To be fair, syncing my Hive Home lightbulbs was pretty straightforward, but my roommates and I were unable to pair it with our Google Home Mini, which was disappointing. Every time we would prompt it with “Hey Google” both our Home Mini and Home Hub would respond, resulting in a slightly unsettling chorus. This is supposedly a bug that has been fixed, though.

The Google Home Hub in all of its glory.

Danny Paez


I relocated the Hub into my bathroom, where I decided to test its capabilities as a speaker. For simply playing music, 2. the Home Hub slaps, though using it only a speaker seems like kind of a waste of its potential.

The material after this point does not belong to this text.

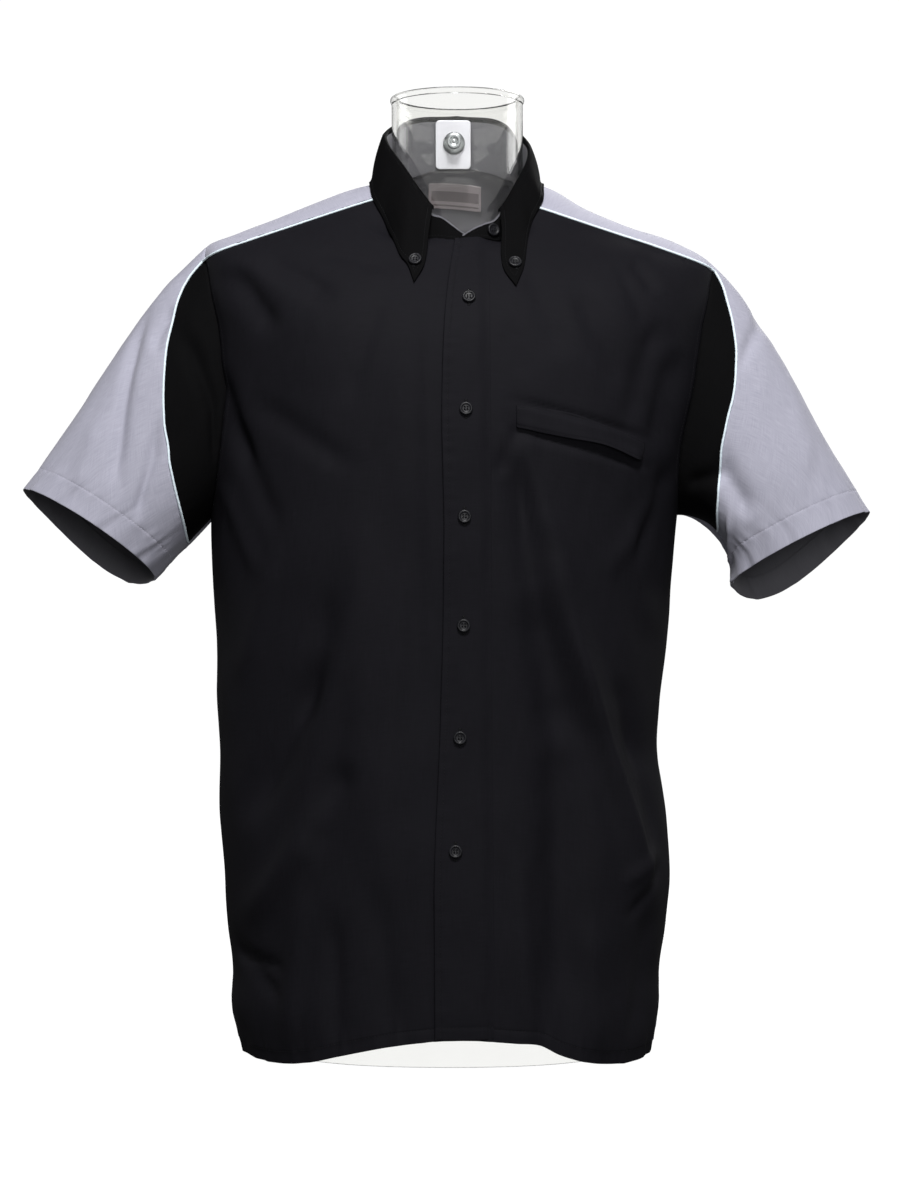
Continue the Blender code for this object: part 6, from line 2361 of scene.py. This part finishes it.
@dataclass
class NeckLabel:
    """A plain woven label inside the back of the neck, sewn at its two ends."""

    wardrobe: Wardrobe
    x: tuple[float, float] = (-21.5, 30.0)
    z: tuple[float, float] = (768.5, 791.0)
    tilt: float = -0.07
    wall: float = 0.9
    lift: float = 1.5
    stitch: float = 2.0

    def build(self) -> None:
        """Make the label, which follows the yoke's inner face, and its stitches."""
        ends = (0.2, 0.5, 1.6, 2.0, 2.4)
        across, up = stops(46.0, 30, ends, ends), stops(25.0, 16, (0.2, 0.5), (0.2, 0.5))
        z = (self.z[0] + (self.z[1] - self.z[0]) * up)[:, None]
        z = z + self.tilt * (self.x[1] - self.x[0]) * (across[None] - 0.5)
        x = (self.x[0] + (self.x[1] - self.x[0]) * across)[None] + z * 0
        level = np.interp(z, RING["z_back"], RING["level"])
        sheet = on_body(180 - BODY.angle_at(x, level), level, self.wall / 2)
        bow = 0.5 * np.sin(np.pi * across)[None] * np.sin(np.pi * up)[:, None]
        sheet.move(-self.lift - self.wall / 2 - bow + 0.45)
        sheet.away = -sheet.away
        for side in BOTH_ENDS:
            sheet.groove(side, self.stitch, 0.2, 0.5)
        sheet.rounded(tuple(Edge), 0.45)
        # the label's dark colour is painted shade
        self.wardrobe.sew("neck_label", sheet, SHADED_LABEL_CLOTH, "label", "hung", ("yoke_cloth",))
        sewing = Sewing(radius=0.16)
        for side in BOTH_ENDS:
            sewing.run(sheet.line(side, self.stitch, (1, 1)), 2.0, 1.5)
        sewing.make(self.wardrobe, "label_stitches", GREY_THREAD, "label")


# --------------------------------------------------------------------- the form

@dataclass
class DressForm:
    """The clear form: rings inside the shirt, a round neck with a beaded rim, and the
    metal plate and knob in the neck."""

    wardrobe: Wardrobe
    wall: float = 4.0
    clear_ridge: float = 2.4
    clear: float = 4.0
    sections: int = 34  # points of a coarse ring
    sides: int = 170  # of a fine one
    low_levels: tuple[int, ...] = (0, 50, 130, 210, 290, 370, 440)
    high_levels: tuple[int, ...] = (510, 575, 630, 675, 705, 727, 750, 785, 820, 855, 880)
    # Each ring of the neck: radius, and heights in front, at the sides and behind.
    neck_rings: tuple[tuple[float, float, float, float], ...] = (
        (60.4, 728, 783, 803), (59.4, 742, 794, 812), (59.0, 765, 808, 822),
        (59.0, 802, 828, 837), (59.0, 846, 847, 848), (59.3, 850.0, 850.0, 850.3),
        (60.0, 851.3, 851.3, 851.3), (60.3, 852.9, 852.9, 852.9),
        (60.0, 854.4, 854.4, 854.4), (59.2, 855.3, 855.3, 855.3),
        (58.3, 855.5, 855.5, 855.5))
    plate_x: tuple[float, float] = (-13.8, 19.4)
    plate_z: tuple[float, float] = (799.0, 844.0)
    plate_y: float = 48.9  # of its face
    knob_x: float = 3.7
    knob_z: float = 822.5
    knob_face: float = 32.7
    corner: float = 4.0
    # How far the plate's outline is drawn in, and at which depth behind its face.
    plate_eases: tuple[tuple[float, float], ...] = (
        (0.9, 0.0), (0.45, 0.02), (0.12, 0.15), (0.0, 0.45), (0.0, 1.3), (0.3, 1.6))
    # The knob's profile: radius and distance, from its face and then from its foot.
    knob_head: tuple[tuple[float, float], ...] = (
        (0.9, 1.0), (1.3, 1.15), (1.5, 1.8), (1.6, 2.6), (3.3, 2.6), (3.6, 2.4), (3.7, 0.7),
        (3.9, 0.2), (4.3, 0.0), (5.8, 0.0), (6.4, 0.25), (6.7, 0.9), (6.7, 6.4), (6.4, 6.9),
        (5.6, 7.2), (5.4, 8.2))
    knob_foot: tuple[tuple[float, float], ...] = (
        (5.4, -4.6), (6.4, -4.2), (9.4, -3.8), (10.1, -3.2), (10.2, -0.5), (9.8, 0.0))
    knob_rim: float = 6.7
    knurl_deep: float = 0.16
    knurls: int = 32
    knob_sides: int = 96

    def rings(self) -> Array:
        """Rings of the form's outside, from its foot to its rim: a smaller bust, kept
        clear of the cloth, and above it circles whose height follows a squared cosine.

        Returns:
            A row of points for each ring.
        """
        body, count = Bust(inset=FORM_GAP), self.sections
        angle = np.linspace(0, 360, count, endpoint=False)
        lower, upper = (np.array([body.plain(angle, np.full(count, float(level)))
                                  for level in levels])
                        for levels in (self.low_levels, self.high_levels))
        off_ridge = smooth(np.abs(np.cos(np.radians(angle))), 0.12, 0.32)
        clear = self.clear_ridge + (self.clear - self.clear_ridge) * off_ridge
        rings = [*lower, *keep_off(upper, np.tile(clear, len(upper)), inside=True)]
        t = np.radians(angle)
        for radius, z_front, z_side, z_back in self.neck_rings:
            z_end = np.where(np.cos(t) > 0, z_front, z_back)
            z = z_side + (z_end - z_side) * np.cos(t) ** 2
            rings.append(np.stack([NECK_X + radius * np.sin(t), -radius * np.cos(t), z], -1))
        return np.array(rings)

    def body(self) -> bpy.types.Object:
        """The hollow form, one wall from foot to rim.

        Returns:
            The piece.
        """
        coarse = self.rings()
        wrapped = np.concatenate([coarse[:, -3:], coarse, coarse[:, :4]], axis=1)
        tail = len(coarse) - (len(self.neck_rings) - 4)
        rows = np.append(np.arange(0, tail, 0.2), np.arange(tail, len(coarse) - 1 + 0.01, 0.5))
        grid = refine(wrapped, rows, 3 + np.arange(self.sides) * self.sections / self.sides)
        ahead = np.roll(grid, -1, axis=1) - np.roll(grid, 1, axis=1)
        away = unit(np.cross(ahead, np.gradient(grid, axis=0)))
        if np.mean(np.sum(away[:5] * grid[:5] * (1, 1, 0), -1)) < 0:
            away = -away
        # the neck's walls and the foot's edge go straight out
        flat_way = unit(away * (1, 1, 0))
        share = smooth(rows, len(coarse) - 9, len(coarse) - 7)[:, None, None]
        away = unit(away * (1 - share) + flat_way * share)
        away[0] = flat_way[0]
        rim = np.clip((grid[..., 2] - 851.5) / 4.0, 0, 1)
        sheet = Sheet(grid, away, rim * 0, self.wall - 1.1 * rim**2)
        points, faces, flat = sheet.mesh(around=True)
        form = self.wardrobe.add("dress_form_acrylic", points, faces, CLEAR_ACRYLIC, "form",
                                 ("dress_form",), flat, 40.0)
        form.visible_shadow = False  # clear walls let the light through
        return form

    def plate(self) -> None:
        """The flat plate with round corners and eased edges: one outline, drawn in at
        its two faces."""
        (x0, x1), (z0, z1), r = self.plate_x, self.plate_z, self.corner
        turn = np.linspace(0, math.pi / 2, 9) + np.arange(4)[:, None] * math.pi / 2
        middle = np.array(((x1 - r, z1 - r), (x0 + r, z1 - r), (x0 + r, z0 + r),
                           (x1 - r, z0 + r)))[:, None]
        outline = (middle + r * np.stack([np.cos(turn), np.sin(turn)], -1)).reshape(-1, 2)
        way = unit(outline - outline.mean(0))
        grid = np.array([np.insert(outline - way * inset, 1, self.plate_y + depth, axis=1)
                         for inset, depth in self.plate_eases])
        self.wardrobe.add("neck_plate_metal", grid.reshape(-1, 3), tube(*grid.shape[:2]),
                          PLATE_METAL, "metal", ("neck_plate",), sharp=45.0)

    def knob(self) -> None:
        """The turned knob: a profile carried round the Y axis, with a knurled rim and a
        recess in its face."""
        face, foot = self.knob_face, self.plate_y - 0.35
        radius, y = np.concatenate([np.array(self.knob_head) + (0, face),
                                    np.array(self.knob_foot) + (0, foot)]).T
        turn = circle(self.knob_sides)
        knurled = (radius == self.knob_rim)[:, None]
        wide = radius[:, None] - knurled * self.knurl_deep * (1 + np.cos(turn * self.knurls))
        ring = np.stack([self.knob_x + wide * np.cos(turn), y[:, None] + wide * 0,
                         self.knob_z + wide * np.sin(turn)], -1)
        points = np.concatenate([[(self.knob_x, face + 0.95, self.knob_z)],
                                 ring.reshape(-1, 3), [(self.knob_x, foot, self.knob_z)]])
        self.wardrobe.add("neck_knob_metal", points, tube(len(radius), self.knob_sides, True),
                          KNOB_METAL, "metal", ("neck_knob",), sharp=35.0)

    def build(self) -> bpy.types.Object:
        """Make the form and its fitting.

        Returns:
            The form.
        """
        self.plate()
        self.knob()
        return self.body()


# ------------------------------------------------------------------- the studio

@dataclass
class Studio:
    """Camera, lights, and a pale floor that curves up on all sides. Sizes are in
    metres."""

    wardrobe: Wardrobe
    distance: float = 2.5
    level: float = 0.404
    lens: float = 36 * 2.5 / 1.08
    sky: float = 0.13
    aim: tuple[float, float, float] = (0.0, 0.0, 0.5)
    floor_inner: tuple[float, float] = (0.5, 2.0)
    floor_flat: float = 5.5
    floor_bend: float = 1.5
    floor_tall: float = 7.0
    floor_sides: int = 96

    def lamp(self, name: str, place: Sequence[float], power: float, size: float
             ) -> bpy.types.Object:
        """Add a square area light that points at the shirt.

        Args:
            name: the light's name.
            place: where it stands.
            power: watts.
            size: length of its side.

        Returns:
            The light.
        """
        light = bpy.data.lights.new(name, "AREA")
        light.energy, light.size = power, size
        thing = bpy.data.objects.new(name, light)
        thing.location = place
        thing.rotation_euler = (Vector(self.aim) - Vector(place)).to_track_quat(
            "-Z", "Y").to_euler()
        bpy.context.scene.collection.objects.link(thing)
        return thing

    def floor(self) -> None:
        """A round floor that bends up into a wall on all sides: a profile of radius and
        height, carried round the upright axis."""
        bend, flat = self.floor_bend, self.floor_flat
        turn = np.linspace(0, math.pi / 2, 17)
        radius = np.concatenate([self.floor_inner, flat + bend * np.sin(turn), [flat + bend]])
        z = np.concatenate([[0.0, 0.0], bend * (1 - np.cos(turn)), [self.floor_tall]])
        around = circle(self.floor_sides)
        grid = np.stack([radius[:, None] * np.cos(around), radius[:, None] * np.sin(around),
                         z[:, None] + around * 0], -1)
        quads, ends = tube(len(radius), self.floor_sides)
        mesh = bpy.data.meshes.new("studio_floor")
        mesh.from_pydata(grid.reshape(-1, 3).tolist(), [],
                         quads.tolist() + ends[:1].tolist())
        mesh.shade_smooth()
        mesh.materials.append(self.wardrobe.material(STUDIO_FLOOR))
        thing = bpy.data.objects.new("studio_floor", mesh)
        bpy.context.scene.collection.objects.link(thing)
        # the pale room is seen, but soft lamps alone light the cloth
        thing.visible_diffuse = thing.visible_glossy = False

    def spare(self, piece: bpy.types.Object) -> None:
        """Keep the two front lamps' glare off a clear piece.

        Args:
            piece: the clear piece.
        """
        group = bpy.data.collections.new("spared")
        group.objects.link(piece)
        group.collection_objects[0].light_linking.link_state = "EXCLUDE"
        for lamp in self.glaring:
            lamp.light_linking.receiver_collection = group

    def camera(self) -> None:
        """The camera at the photograph's angle: level, square on to the front."""
        data = bpy.data.cameras.new("camera")
        data.lens, data.sensor_width, data.sensor_fit = self.lens, 36.0, "AUTO"
        thing = bpy.data.objects.new("camera", data)
        x, y = -CENTRE[:2] * MM
        thing.location = (x, y - self.distance, self.level)
        thing.rotation_euler = (math.pi / 2, 0.0, 0.0)
        bpy.context.scene.collection.objects.link(thing)
        bpy.context.scene.camera = thing

    def build(self) -> None:
        """Set up the studio."""
        scene = bpy.context.scene
        scene.view_settings.view_transform = "Standard"
        self.floor()
        self.camera()
        scene.world = bpy.data.worlds.new("studio")
        scene.world.use_nodes = True
        sky = scene.world.node_tree.nodes["Background"]
        sky.inputs["Color"].default_value = (1.0, 1.0, 1.0, 1.0)
        sky.inputs["Strength"].default_value = self.sky
        self.glaring = (self.lamp("key", (0.12, -1.9, 2.6), 97.0, 0.7),
                        self.lamp("front", (0.4, -3.0, 0.9), 30.0, 1.0))
        self.lamp("left_rim", (-2.6, 1.1, 1.1), 7.0, 1.2)
        self.lamp("right_rim", (2.6, 1.1, 1.1), 12.0, 1.2)
        self.lamp("back", (0.9, 2.2, 2.4), 42.0, 0.9)


def main() -> None:
    """Build the dressed model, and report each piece."""
    logging.basicConfig(level=logging.INFO, format="%(name)s %(message)s")
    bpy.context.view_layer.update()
    wardrobe = Wardrobe()
    studio = Studio(wardrobe)
    studio.build()
    sleeves = {sign: Sleeve(sign) for sign in SIDES}
    studio.spare(DressForm(wardrobe).build())
    panels = BodyPanels(wardrobe, sleeves)
    panels.build()
    SleevePair(wardrobe, sleeves).build()
    Piping(wardrobe, sleeves).build()
    collar = Collar(wardrobe)
    collar.build()
    trim = FrontTrim(wardrobe, panels)
    trim.build()
    Buttons(wardrobe, collar, trim).build()
    NeckLabel(wardrobe).build()


if __name__ == "__main__":
    main()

The Google Hub’s 80-decibel speakers are a marked improvement over your phone’s, more than powerful enough to turn my small, windowless bathroom into a concert hall. I soon received a text from my roommate to “turn it tf down.” I obliged. I also learned the bathroom isn’t an ideal location for Home Hub, because it doesn’t make the best use of the screen.

You can swipe up from the bottom to adjust  its volume and brightness or just ask the Google Assistant. 

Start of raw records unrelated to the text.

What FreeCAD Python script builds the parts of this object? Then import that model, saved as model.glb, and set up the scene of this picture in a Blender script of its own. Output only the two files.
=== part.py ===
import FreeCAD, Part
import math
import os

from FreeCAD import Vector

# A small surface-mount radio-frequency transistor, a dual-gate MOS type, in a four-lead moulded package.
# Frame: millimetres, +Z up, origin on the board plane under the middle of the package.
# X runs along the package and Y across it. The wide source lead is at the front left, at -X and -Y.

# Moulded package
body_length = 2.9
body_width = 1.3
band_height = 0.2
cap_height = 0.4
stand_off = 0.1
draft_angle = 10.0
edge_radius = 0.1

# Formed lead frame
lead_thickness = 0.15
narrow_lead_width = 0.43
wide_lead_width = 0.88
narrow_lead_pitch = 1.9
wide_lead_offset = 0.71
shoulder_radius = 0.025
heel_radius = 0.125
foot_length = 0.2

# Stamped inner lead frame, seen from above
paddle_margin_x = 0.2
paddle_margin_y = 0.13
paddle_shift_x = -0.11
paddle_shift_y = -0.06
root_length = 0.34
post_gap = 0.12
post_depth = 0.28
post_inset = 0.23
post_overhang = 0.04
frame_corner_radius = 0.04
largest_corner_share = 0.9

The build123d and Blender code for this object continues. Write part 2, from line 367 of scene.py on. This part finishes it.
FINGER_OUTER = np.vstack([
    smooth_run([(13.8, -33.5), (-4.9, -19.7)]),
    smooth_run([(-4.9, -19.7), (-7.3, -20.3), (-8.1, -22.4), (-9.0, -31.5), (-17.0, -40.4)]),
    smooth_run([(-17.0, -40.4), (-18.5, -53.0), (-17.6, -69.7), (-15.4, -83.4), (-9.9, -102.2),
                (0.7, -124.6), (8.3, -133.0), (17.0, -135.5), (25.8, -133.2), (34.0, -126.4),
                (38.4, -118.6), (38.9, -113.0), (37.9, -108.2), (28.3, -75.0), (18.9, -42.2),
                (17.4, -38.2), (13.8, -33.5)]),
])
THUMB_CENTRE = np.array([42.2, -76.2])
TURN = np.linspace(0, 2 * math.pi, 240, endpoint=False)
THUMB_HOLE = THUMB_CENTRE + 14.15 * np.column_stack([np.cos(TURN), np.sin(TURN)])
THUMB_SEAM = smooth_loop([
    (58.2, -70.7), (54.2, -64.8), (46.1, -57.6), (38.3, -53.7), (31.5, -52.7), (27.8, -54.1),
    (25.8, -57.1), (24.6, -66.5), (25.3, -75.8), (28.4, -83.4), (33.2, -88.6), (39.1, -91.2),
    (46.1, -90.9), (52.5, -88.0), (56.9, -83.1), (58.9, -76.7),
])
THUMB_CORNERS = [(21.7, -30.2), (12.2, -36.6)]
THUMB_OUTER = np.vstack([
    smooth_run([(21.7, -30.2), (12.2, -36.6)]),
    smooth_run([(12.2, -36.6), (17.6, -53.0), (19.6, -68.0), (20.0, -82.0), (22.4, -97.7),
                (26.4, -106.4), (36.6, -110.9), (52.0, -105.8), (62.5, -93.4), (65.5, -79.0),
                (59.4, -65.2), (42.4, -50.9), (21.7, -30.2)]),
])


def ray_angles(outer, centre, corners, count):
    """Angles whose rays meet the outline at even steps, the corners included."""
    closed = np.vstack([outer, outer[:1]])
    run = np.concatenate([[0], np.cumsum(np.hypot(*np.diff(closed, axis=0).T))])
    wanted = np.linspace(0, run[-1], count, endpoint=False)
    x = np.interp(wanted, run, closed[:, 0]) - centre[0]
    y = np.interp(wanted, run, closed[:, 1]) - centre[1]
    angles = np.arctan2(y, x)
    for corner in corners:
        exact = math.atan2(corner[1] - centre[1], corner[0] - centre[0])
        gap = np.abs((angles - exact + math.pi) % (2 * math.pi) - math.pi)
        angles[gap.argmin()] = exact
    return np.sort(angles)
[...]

The kitchen is actually the best venue Home Hub’s potential. Indeed, the Google Home Hub may be the best tech sous chef around. Normally, I bring my laptop into the kitchen to guide me through recipes which results in a disgusting keyboard. 3. The Home Hub, by contrast, offers truly hands-free recipe assistance.

I asked Home Hub to help me make Sriracha-Glazed Meatballs and it summoned a recipe.The device displayed the recipe with easy-to-follow steps.

Now that's a spicy meatball!

Danny Paez

It wasn’t perfect. For example, getting the voice assistant to bounce around to different parts of the recipe felt repetitive. Instead of just being able to say “Next,” I had to say “Hey Google” ten different times, even with “continued conversation” activated.

Mild annoyance aside, the Home Hub distilled the cooking instructions into clearly presented bullet points that I could maneuver using voice commands. This kept me from having to scroll through random websites, or soil my laptop. The meatballs were delicious.


Finally, I moved the smart tablet to my bedroom where it found its permanent home. Indeed, when you’re not using it, 4. The Home Hub is maybe best used as a smart picture frame.

Maybe it’s just that I’m a bit lazy and don’t cook every day, but it was hard to see how I’d make use of the Home Hub more than a couple times a week.

A photo of a frozen waterfall I took when I visited upstate New York a few years ago.

Danny Paez


Using Home Hub as a picture frame turned out to be more enjoyable than I thought, but 5. Using it to wake up in the morning was by far what I found most useful.

With the Google Assistant’s “Routines” I had the Home Hub set off an alarm and turn on all of my bedroom lights in the morning. This helped me counteract my habit of snoozing my smartphone into oblivion. I was still groggy, but at least I didn’t have to set five alarms to ensure I woke up on time for work. This also seemed like I was finally starting to see the Hub’s potential to sync multiple devices and commands and smooth out various routines.

Google got my ass up in the morning.

Danny Paez


While I had my doubts about its usefulness, putting the hub to work in the kitchen and bedroom use cases redeemed it in my eyes. But this also highlighted one of the device’s biggest weaknesses 6. It’s a stationary device that wants to be mobile.

The Home Hub needs to be connected to an outlet for power. That means when I wanted to cook, I needed to shut it down, move it into my kitchen, and wait for it to connect to my wifi again. Not exactly how I envision the final form of a “smart house,” though, obviously, a decent incentive to acquire more and more smart devices. A battery-powered Home Hub — even if it required frequent charging — would be a welcome upgrade.